蝉の抜け殻だけで、まる1日遊べたりする。
しかし最近のこどもは、そうでもなくなってきたようです。
ゲームやアニメ、漫画などがないと人生が楽しくないという子どもも、珍しくなくなってきたようです。
ぼくは個人的に、これはたいへん不幸なことではないか、と思いました。
だれかが作った人為的なエンターテイメントに依存しなければ、この世界を楽しむことができなくなってしまったのです。
ネット依存も、メカニズムは同じです。
この世界には1000回生まれ変わってもすべてを経験することがきないほど様々なことがあるというのに、せまいディスプレの中から覗き込んだデータベースの中だけに、楽しみを見出す。
エンタメに人生の楽しさを奪われてしまうと、エンタメ以外のものごとが、まったくつまらなく見えてくるのですよね。
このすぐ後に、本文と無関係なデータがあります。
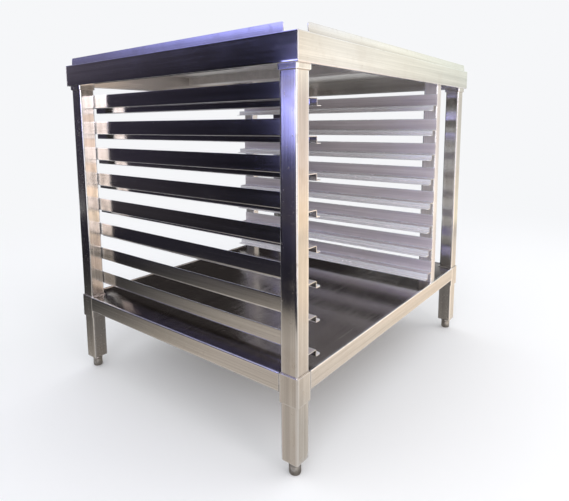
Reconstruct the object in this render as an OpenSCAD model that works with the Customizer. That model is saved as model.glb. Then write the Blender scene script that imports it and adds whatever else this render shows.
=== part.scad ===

これは、志向や個性の話ではなく、ただの機能低下だと思う。
蝉の声や雲の流れ、朝焼けや夕焼け、満月や雨の音。
エンタメにこころを征服されてしまって、どこにでもある、ずっとある、あたりまえの、だれにでも感じられるもろもろを「つまらない」と言い出してしまったのです。
それよりも、うごく絵のほうがおもしろい、それがないと人生が楽しくないと言い出した。
アカンやんけ。
いや、エンタメじたいが、アカンのではないですけどね。
エンタメに「征服されてしまった」ことが不幸なのでは、と思うのです。
ただ生きていくだけでもおもしろい、すばらしいと感じられるものごとが無限にある状態と、ある特定の条件下でないと人生が楽しくないのとでは、幸福度が全然ちがいます。
面白いと思う映画を10回もみたら、さすがに飽きてきます。
もっと面白い映画はないか、もっとあたらしい映画はないか。そんなことを考えるようになる。
窓の外にいつでも見える、きょうの雲の動き、すばらしい朝焼けなんかにはもうまったく関心がなくなって、エンタメがないと人生が面白くなくなってしまう。
エンタメ依存症も、アルコール依存症と、完全に同じですね。
ほんらい、なくてもよかったのです。エンタメも、アルコールも。
それがなくたって、人間という生き物は、生きていくことができます。
なのにとうとう、それがないと「つまらない」と言い出した。
不幸がひとつ、増えてしまったんです。
ぼくはお酒をやめてから、知りました。
お酒よりも美味しいもの、楽しいものは、いくらでもあります。
だから実際に、下戸のひとも楽しく生きていっているのです。
なのに酒飲みは「酒なくて なんでこの世が さくらかな」とかいう、完全なるアル中のようなことを言い出します。
いらないんですよ。
お酒なんか、ほんとうは。
お酒と深く接してしまったがゆえに、「お酒がない苦しみ」を獲得した。
エンタメと深く接してしまったがゆえに、「エンタメがない苦しみ」を獲得してしまうのです。
幸福は、相対的であるともいいます。
強い楽しみに接しすぎると、「あたりまえのこと」が、まるでバカみたいにつまらなく見えてしまう。
これははっきり言って、ものすごく損だと思います。
辛いものを食いすぎて、辛くないとおいしくない、と思いだしてしまったんだ。
これは感性が高度になったんじゃないし、文化的になったのでもないです。
あきらかな、感受性の低下です。
エンタメも、ほどほどに。
人工のたのしさにはあまり接さいないほうが、人生楽しくなると思います。
バカになってしまった舌を、リセットしようと思う。
ふつうのこと、そこにあるものごとでじゅうぶん満足できるひとこそが、人類最強です。